Why Google Reviews Management Matters
Three things are simultaneously true about Google reviews:
- They directly influence your local search rankings — more quality reviews = higher Map Pack positions
- They directly influence conversion — 87% of people read them before choosing a local business
- Most businesses manage them reactively (or not at all) — which means proactive management is a competitive advantage
The Four Pillars of Google Reviews Management
Pillar 1: Generation
You can't manage reviews you don't have. Building a consistent flow of new reviews is the foundation of everything else.
The key principles:
- Ask every happy customer — most won't leave a review without being asked
- Make it frictionless — give them a direct link, not instructions
- Ask at the right moment — immediately after a successful service, not weeks later
- Be consistent — 5 reviews/month beats 60 reviews in January and nothing after
Full guide: How to Get More Google Reviews
Pillar 2: Monitoring
Know within hours when a new review is posted. Set up email notifications in your Google Business Profile settings. Check your profile at least daily during business hours.
Also monitor:
- Review trends over time (is your average rating improving or declining?)
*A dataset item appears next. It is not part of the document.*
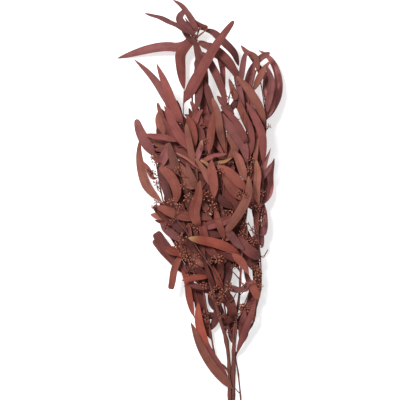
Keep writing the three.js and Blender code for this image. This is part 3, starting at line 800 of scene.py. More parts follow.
def heights_along(plan, half_width, rolls, foot, wish):
    """Heights that lead from the foot along the plan, close to the wish, through what is free in the pile."""
    levels = np.arange(LOWEST_LEVEL, CEILING, LEVEL_STEP)
    last = len(plan) - 1
    cost = np.zeros((last + 1, len(levels)))
    for index, centre in enumerate(plan):
        along = (plan[min(index + 1, last)] - plan[max(index - 1, 0)]).to_2d().normalized()
        left = Vector((-along.y, along.x))
        top = 0.0
        for across in (-half_width, 0.0, half_width):
            place = centre.to_2d() + left * across * math.cos(rolls[index])
            lift = across * math.sin(rolls[index])
            for low, high in pile.spans(*place):
                top = max(top, high - lift)
                blocked = (levels + lift > low - AIR) & (levels + lift < high + AIR)
                if index > 1:
                    cost[index, blocked] += BLOCKED_COST
        if wish is None:
            cost[index] += TOP_COST * ((levels - max(top + 2 * AIR, foot + ON_TOP)) / MM) ** 2
        else:
            cost[index] += WISH_COST * ((levels - max(wish, LEAST_WISH)) / MM) ** 2
    total = np.full_like(cost, NEVER)
    came = np.zeros(cost.shape, int)
    total[0, int(np.argmin(np.abs(levels - foot)))] = 0.0
    for index in range(1, last + 1):
        for shift in range(-STEEPEST, STEEPEST + 1):
            rolled = np.roll(total[index - 1], shift) + CLIMB_COST * shift ** 2
            if shift > 0:
                rolled[:shift] = NEVER
            elif shift < 0:
                rolled[shift:] = NEVER
            better = rolled < total[index]
            total[index, better] = rolled[better]
            came[index, better] = shift
        total[index] += cost[index]
    level = int(np.argmin(total[last]))
    heights = [0.0] * (last + 1)
    for index in range(last, -1, -1):
        heights[index] = float(levels[level])
        level -= came[index, level]
    for _ in range(SMOOTHINGS):
        heights[1:-1] = [(a + 2 * b + c) / 4 for a, b, c in zip(heights, heights[1:], heights[2:])]
    return heights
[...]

- Common themes in what customers praise (reinforce these in your marketing)
- Common themes in what customers criticize (operational signals you should act on)
- Competitor review activity (are they gaining ground? losing it?)
Pillar 3: Responding
Respond to every review. Not just negative ones. Every single review, positive or negative, deserves a response within 24 hours.
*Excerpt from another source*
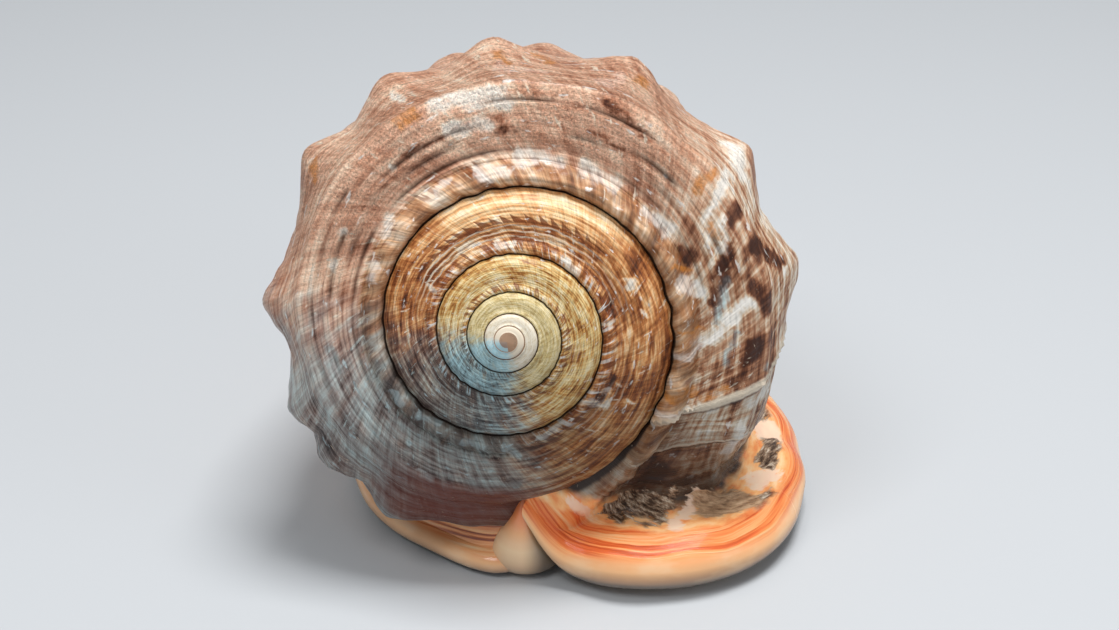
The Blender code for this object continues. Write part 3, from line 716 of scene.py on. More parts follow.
def whorl_looks(turn, share, along, margin, along_lip):
    """What the corners of the whorls carry."""
    across = SHELF_ACROSS * share + BARREL_ACROSS * along + 0 * turn
    round_ = ROUND_PER_TURN * turn
    made = skin_marks(turn, across)
    # Painted blue reflection on the side of each whorl that faces down and to the left, and in the listed
    # patches.
    down_left = -np.sin(LIP_ANGLE - 2 * math.pi * turn + BLUE_REFLECTION_SIDE)
    cool = smooth_step((down_left - 0.2) / 0.8) * smooth_step((-turn - 0.12) / 0.2)
    cool = 0.85 * cool * (1 - smooth_step((along - 0.25) / 0.2))
    made[..., BLUE_REFLECTION] = np.maximum(made[..., BLUE_REFLECTION] * 0.9, cool)
    groove = last_grooves(turn, share, along) * (turn >= -1)
    grain = smooth_step((turn + 0.74) / 0.12) * smooth_step((-turn - 0.3) / 0.1)
    grain = grain * smooth_step((share - 0.28) / 0.2) * (1 - smooth_step((along - 0.3) / 0.15))
    on_lip = marks(LIP_MARKS, along_lip + 0 * margin, margin, seed=70)
    return {
        "skin": vectors(round_, across, growth_age(round_, across, turn)),
        "lip": vectors(along_lip, margin, turn),
        "marks": vectors(made[..., DARK], made[..., LIGHT], made[..., BLUE_REFLECTION]),
        "tints": vectors(made[..., AMBER], groove, grain),
        "lip_marks": vectors(on_lip[..., BLOTCH], on_lip[..., OLIVE], on_lip[..., PALE]),
    }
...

For positive reviews: Thank them by name, mention something specific, invite them back. 2–3 sentences max. Don't use a generic copy-paste response for everyone — it's obvious and impersonal.
For negative reviews: Acknowledge, apologize, offer to resolve offline. Never argue publicly. Your response is written for future readers, not the reviewer.
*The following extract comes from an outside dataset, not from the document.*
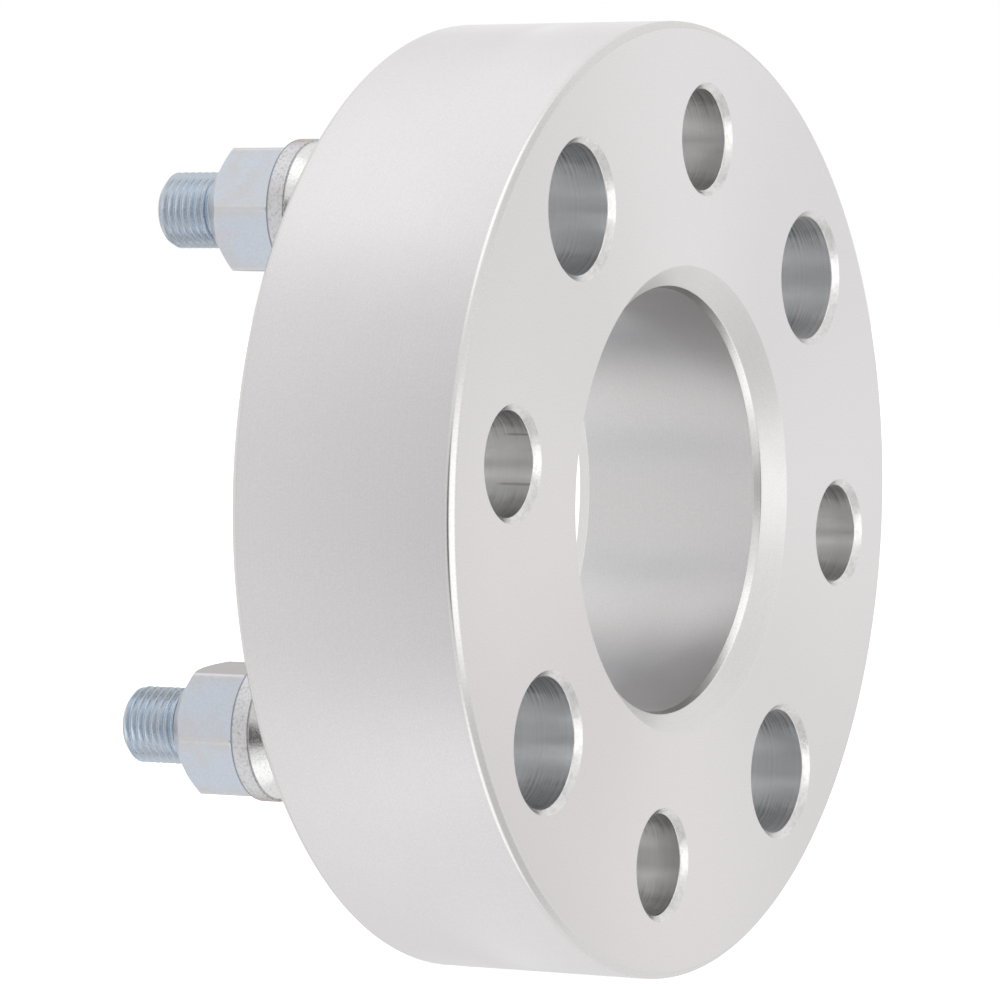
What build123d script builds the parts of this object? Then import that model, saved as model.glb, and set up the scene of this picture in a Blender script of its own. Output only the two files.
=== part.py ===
from build123d import *
import math
import os

# Bolt-on wheel spacer for a four-lug hub, with pressed-in wheel studs and their lug nuts.
# Millimetres. The origin is the centre of the bore on the hub-side face.
# +Y points outboard, toward the wheel, and +Z points up.

# Body
body_d = 150.0
body_t = 38.1
rim_chamfer = 1.0

# Centre bore
bore_d = 66.5
bore_chamfer = 3.55
bore_lead_length = 0.85
bore_lead_rise = 0.4

# Bolt circle, shared by the hub holes and the wheel studs
bolt_circle_d = 114.3
lug_count = 4
clocking = -7.7

# Hub holes, each with a conical seat at the foot of a lug nut pocket
hub_hole_d = 15.875
hub_seat_d = 21.0
seat_cone_angle = 60.0
nut_pocket_d = 28.0
nut_pocket_floor = 16.0
hole_break = 1.0

# Wheel stud holes, counterbored from the hub side
stud_bore_d = 20.0
stud_bore_depth = 18.0
stud_hole_d = 12.9
stud_hole_exit_chamfer = 0.8

# Wheel studs
stud_head_d = 19.0
stud_head_t = 5.0
knurl_length = 9.0
knurl_teeth = 24
knurl_tooth_height = 0.35
press_clearance = 0.02
stud_thread_d = 11.9
stud_length = 54.4
stud_tip_chamfer = 1.0

# Lug nuts
nut_across_flats = 19.0
nut_end_d = 13.6
nut_end_length = 3.6
nut_hex_length = 12.8
nut_collar_d = 22.0
nut_collar_t = 2.9
nut_seat_d = 21.2
nut_seat_length = 5.4
nut_to_body = 2.8
thread_clearance = 0.05
nut_turns = (41.0, 58.9, 5.9, 23.0)

# Values that follow from the sizes above
bolt_circle_r = bolt_circle_d / 2
lug_step = 360 / lug_count
stud_clocking = clocking + lug_step / 2
knurl_crest_r = stud_hole_d / 2 - press_clearance
knurl_root_r = knurl_crest_r - knurl_tooth_height
seat_slope = math.tan(math.radians(seat_cone_angle / 2))
stud_seat_y = stud_bore_depth
stud_tip_y = stud_seat_y + stud_length
nut_foot_y = body_t + nut_to_body
nut_collar_y = nut_foot_y + nut_seat_length
nut_hex_y = nut_collar_y + nut_collar_t
nut_end_y = nut_hex_y + nut_hex_length
nut_corner_r = nut_across_flats / math.sqrt(3)
nut_foot_r = nut_seat_d / 2 - nut_seat_length * seat_slope
nut_bore_r = stud_thread_d / 2 + thread_clearance

# Planes parallel to the faces. Their local x is +X and their local y is +Z.
hub_face = Plane.XZ
wheel_face = Plane.XZ.offset(-body_t)

# The pocket floors look outboard, so their local y is -Z
pocket_floor = Plane((0, nut_pocket_floor, 0), x_dir=(1, 0, 0), z_dir=(0, 1, 0))

os.makedirs("parts", exist_ok=True)


# The body: a turned disc, bored through and drilled on one bolt circle
with BuildPart() as spacer_body:
    with BuildSketch(hub_face):
        Circle(body_d / 2)
        Circle(bore_d / 2, mode=Mode.SUBTRACT)
    extrude(amount=-body_t)
    rounds = spacer_body.edges().filter_by(GeomType.CIRCLE).sort_by(SortBy.RADIUS)
    chamfer(rounds[:2], bore_chamfer)
    chamfer(rounds[-2:], rim_chamfer)

    # A steep lead between the hub-side chamfer and the wall, for the hub's pilot
    with BuildSketch(Plane.XY):
        with BuildLine():
            Polyline(
                (bore_d / 2, bore_chamfer - bore_lead_rise),
                (bore_d / 2 + bore_lead_rise, bore_chamfer - bore_lead_rise),
                (bore_d / 2, bore_chamfer + bore_lead_length),
                close=True,
            )
        make_face()
    revolve(axis=Axis.Y, mode=Mode.SUBTRACT)

    # Lug nut pockets, open toward the wheel
    with BuildSketch(wheel_face):
        with PolarLocations(bolt_circle_r, lug_count, start_angle=clocking):
            Circle(nut_pocket_d / 2)
    extrude(amount=body_t - nut_pocket_floor, mode=Mode.SUBTRACT)

    # Hub holes with their conical seats, cut from the pocket floors toward the hub
    with Locations(pocket_floor), PolarLocations(bolt_circle_r, lug_count, start_angle=-clocking):
        CounterSinkHole(
            hub_hole_d / 2,
            hub_seat_d / 2,
            depth=body_t,
            counter_sink_angle=seat_cone_angle,
        )

    # Stud holes, counterbored from the hub side for the stud heads
    with Locations(hub_face), PolarLocations(bolt_circle_r, lug_count, start_angle=stud_clocking):
        CounterBoreHole(stud_hole_d / 2, stud_bore_d / 2, stud_bore_depth, depth=body_t)

    # Broken edges of the holes on the hub face, and lead chamfers where the studs come out
    hub_edges = spacer_body.faces().sort_by(Axis.Y)[0].edges().filter_by(GeomType.CIRCLE)
    chamfer(hub_edges.filter_by(lambda e: e.radius <= stud_bore_d / 2 + 0.1), hole_break)
    wheel_edges = spacer_body.faces().sort_by(Axis.Y)[-1].edges().filter_by(GeomType.CIRCLE)
    stud_exits = wheel_edges.filter_by(lambda e: abs(e.radius - stud_hole_d / 2) < 0.1)
    chamfer(stud_exits, stud_hole_exit_chamfer)

spacer_body.part.label = "spacer_body"
export_step(spacer_body.part, "parts/spacer_body.step")


# One wheel stud on the Y axis: a head, a knurled shoulder and a thread
with BuildPart() as wheel_stud:
    with BuildSketch(Plane.XY):
        with BuildLine():
            Polyline(
                (0, stud_seat_y - stud_head_t),
                (stud_head_d / 2, stud_seat_y - stud_head_t),
                (stud_head_d / 2, stud_seat_y),
                (stud_thread_d / 2, stud_seat_y),
                (stud_thread_d / 2, stud_tip_y - stud_tip_chamfer),
                (stud_thread_d / 2 - stud_tip_chamfer, stud_tip_y),
                (0, stud_tip_y),
                close=True,
            )
        make_face()
    revolve(axis=Axis.Y)

    # Knurl teeth that meet at their roots, pressed into the wall of the stud hole
    half_tooth = math.pi / knurl_teeth
    root_x = knurl_root_r * math.cos(half_tooth)
    root_y = knurl_root_r * math.sin(half_tooth)
    with BuildSketch(Plane.XZ.offset(-stud_seat_y)):
        with PolarLocations(0, knurl_teeth):
            Polygon((0, 0), (root_x, -root_y), (knurl_crest_r, 0), (root_x, root_y), align=None)
    extrude(amount=-knurl_length)


# One lug nut on the Y axis: a hexagon, a collar and a conical seat toward the wheel
with BuildPart() as lug_nut:
    with BuildSketch(Plane.XZ.offset(-nut_hex_y)):
        RegularPolygon(nut_corner_r, 6)
    extrude(amount=-nut_hex_length)

    # The outer end is turned to a cone that cuts the six corners
    with BuildSketch(Plane.XY):
        with BuildLine():
            Polyline(
                (0, nut_hex_y),
                (nut_corner_r, nut_hex_y),
                (nut_corner_r, nut_end_y - nut_end_length),
                (nut_end_d / 2, nut_end_y),
                (0, nut_end_y),
                close=True,
            )
        make_face()
    revolve(axis=Axis.Y, mode=Mode.INTERSECT)

    # Collar and seat
    with BuildSketch(Plane.XY):
        with BuildLine():
            Polyline(
                (0, nut_hex_y),
                (nut_collar_d / 2, nut_hex_y),
                (nut_collar_d / 2, nut_collar_y),
                (nut_seat_d / 2, nut_collar_y),
                (nut_foot_r, nut_foot_y),
                (0, nut_foot_y),
                close=True,
            )
        make_face()
    revolve(axis=Axis.Y)

    # Threaded bore, plain here
    with Locations(Plane.XZ.offset(-nut_foot_y)):
        Hole(nut_bore_r)


# A stud and a nut at each place between two hub holes
for number in range(1, lug_count + 1):
    angle = stud_clocking + lug_step * (number - 1)
    x = bolt_circle_r * math.cos(math.radians(angle))
    z = bolt_circle_r * math.sin(math.radians(angle))

    stud = Pos(x, 0, z) * Rot(0, -angle, 0) * wheel_stud.part
    stud.label = f"wheel_stud_{number}"
    export_step(stud, f"parts/wheel_stud_{number}.step")

    nut = Pos(x, 0, z) * Rot(0, -nut_turns[number - 1], 0) * lug_nut.part
    nut.label = f"lug_nut_{number}"
    export_step(nut, f"parts/lug_nut_{number}.step")
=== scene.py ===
"""Looks of a bolt-on wheel spacer: a turned aluminium body, wheel studs and lug nuts.

Every piece is built in the CAD frame, in metres: the origin is the centre of the bore on the
hub-side face, +Y points outboard along the bore and +Z points up. Sizes are written in
millimetres and turned into metres where the meshes are made.
"""

import logging
import math
from dataclasses import dataclass
from enum import Enum, IntEnum

import bmesh
import bpy
from mathutils import Matrix, Vector


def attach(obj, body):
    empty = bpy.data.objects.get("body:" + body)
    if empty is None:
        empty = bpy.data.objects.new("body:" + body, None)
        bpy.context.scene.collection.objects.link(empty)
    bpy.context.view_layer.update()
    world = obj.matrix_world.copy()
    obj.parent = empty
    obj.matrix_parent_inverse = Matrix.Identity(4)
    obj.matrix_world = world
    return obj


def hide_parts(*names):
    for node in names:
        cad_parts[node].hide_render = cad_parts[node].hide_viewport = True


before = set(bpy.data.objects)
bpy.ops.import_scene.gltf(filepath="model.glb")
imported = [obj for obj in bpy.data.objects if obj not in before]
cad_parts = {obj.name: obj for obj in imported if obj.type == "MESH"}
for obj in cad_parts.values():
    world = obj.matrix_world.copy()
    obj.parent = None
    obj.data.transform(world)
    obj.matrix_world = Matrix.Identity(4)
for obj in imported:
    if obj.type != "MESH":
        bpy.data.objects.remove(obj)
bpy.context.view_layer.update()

log = logging.getLogger("wheel_spacer")

Socket = bpy.types.NodeSocket
Form = bmesh.types.BMesh
Piece = bpy.types.Object
Triple = tuple[float, float, float]

MM = 0.001
AXIS = Vector((0.0, 1.0, 0.0))

# Points closer than this, in metres, are one point
WELD = 1e-7

# A place this close to a height, in millimetres, is at it
TOUCH = 0.05

# Share of a face's normal along the axis above which the face is square to it
SQUARE = 0.9999
NEARLY_SQUARE = 0.98

# The same share above which it belongs to the end of a stud or a nut
END_SLOPE = 0.4

# Lays a form that stands along Z down along the axis
ONTO_AXIS = Matrix.Rotation(math.radians(90), 4, "X")

# Angle between a corner of a hexagon and the middle of a flat
HALF_FLAT = math.radians(30)


class Zone(IntEnum):
    """Material index of each kind of surface on the body."""

    SIDE = 0
    FACE = 1
    BORE = 2
    CHAMFER = 3
    DRILLED = 4
    MOUTH = 5
    LEAD = 6
    COUNTERBORE = 7
    RIM = 8


# Share of a face's normal along the axis above which it belongs to a sloping zone
SLOPES = {Zone.MOUTH: 0.2, Zone.RIM: 0.15, Zone.CHAMFER: 0.5, Zone.LEAD: 0.12}


class NutZone(IntEnum):
    """Material index of each kind of surface on a lug nut."""

    HEX = 0
    COLLAR = 1
    SEAT = 2
    END = 3


class StudZone(IntEnum):
    """Material index of each kind of surface on a wheel stud."""

    THREAD = 0
    HEAD = 1
    TIP = 2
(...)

Full templates: How to Respond to Google Reviews
Pillar 4: Leveraging
Your reviews are marketing assets — use them beyond Google:
- Feature your star rating prominently on your website
- Quote reviews in email marketing and social media
- Turn written reviews into video testimonials
- Reference your review count in advertising ("Trusted by 100+ Kitsap homeowners")
Building Your Review Management System
An ad hoc approach doesn't work. Build a system with these components:
Automated Request Flow
- Job/service marked complete in your CRM or operations system
- Automated email or text sent to customer 2–4 hours later
- Message includes your direct Google review link
- 3-day follow-up for non-responders (one follow-up only)
Review Response Protocol
- Designated person responsible for monitoring and responding
- Response templates customized for your voice (not generic)
- 48-hour maximum response SLA
- Escalation path for serious complaints
Monthly Review Audit
- Current star rating vs. last month
- New reviews count vs. target (5/month)
- Response rate (should be 100%)
- Competitor comparison
- Themes and patterns — are customers consistently mentioning the same things?
Handling Specific Situations
The 1-Star With No Text
Response: "Hi [Name], I'm sorry to see you had a less than excellent experience. I'd love the opportunity to understand what went wrong and make it right. Please reach out to me directly at [contact]."
The Fake or Competitor Review
- Flag it in Google (three dots → Flag as inappropriate)
- Respond publicly: "We have no record of a visit from you. It's possible this review was intended for another business. We'd welcome the chance to earn your trust — please reach out at [contact]."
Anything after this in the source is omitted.